Alberta announces further expansion of COVID-19 rapid testing

Alberta is expanding its rapid testing program for COVID-19 to asymptomatic staff at all long-term care and supportive living facilities in the province. The government is also providing test kits for a pilot project at Suncor.

Rapid tests can deliver results within 20 minutes

Health Minster Tyler Shandro is announcing another expansion of rapid testing for COVID-19. (CBC)

Alberta plans to provide rapid testing kits for COVID-19 so long-term care and supportive living facilities can perform routine screening on all staff even if they do not have symptoms.

Early detection of cases will protect people who live in the facilities, Dr. Mark Joffe, a vice-president and medical director at Alberta Health Services, said at a news conference Tuesday.

"This will go a long way to preventing outbreaks from starting and ensuring that those who care for the most vulnerable members of our community are not inadvertently introducing the virus into their workplaces," Joffe said. 

Staff will be given a rapid test once a week. If cases in the surrounding community have a positivity rate of five per cent or higher, testing will be administered twice a week. Anyone with a positive result will go into isolation immediately and receive the standard polymerase chain-reaction (PCR) test for confirmation. 

Health Minister Tyler Shandro announced the province has also provided 7,000 rapid test kits for a pilot project at Suncor's base plant in Fort McMurray and in nearby Fort McKay. About 325 workers will be tested twice a week for 10 weeks. 

Alberta NDP Leader Rachel Notley said her caucus called for screening of asymptomatic workers in long-term care and designated supportive homes two months ago and she was pleased the province was taking action. 

As for the Suncor pilot project, Notley said she supports the use of rapid testing at work sites. However, with COVID-19 outbreaks at Cargill in High River and Olymel in Red Deer, she wondered why the province wasn't deploying the tests at meatpacking plants. 
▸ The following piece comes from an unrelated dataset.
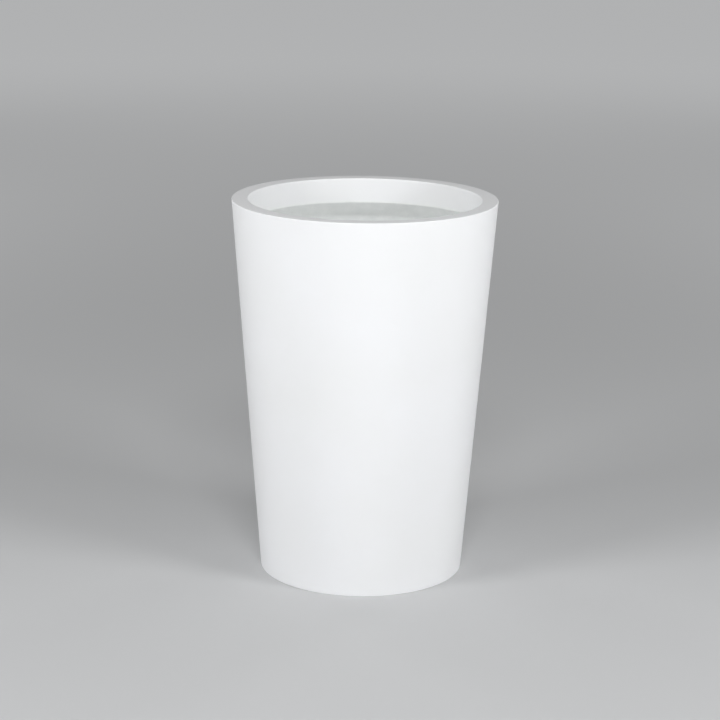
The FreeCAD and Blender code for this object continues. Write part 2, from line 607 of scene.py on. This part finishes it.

"That's where we know we have extremely dangerous outbreaks happening over and over and over, indeed, outbreaks leading to death," she said.

In December, Alberta expanded rapid testing to urban homeless shelters, rural hospitals and long-term care and designated supportive living facilities at risk of an outbreak. The tests were first used on a limited scale at the Calgary Drop-In Centre and an isolation facility in Edmonton.

Rapid tests have also been deployed at 33 COVID-19 assessment centres in Alberta.

Rapid tests can deliver results in 20 minutes, compared to the PCR test, which can take hours or days.

The province received more than 800,000 rapid tests from the Public Health Agency of Canada last year.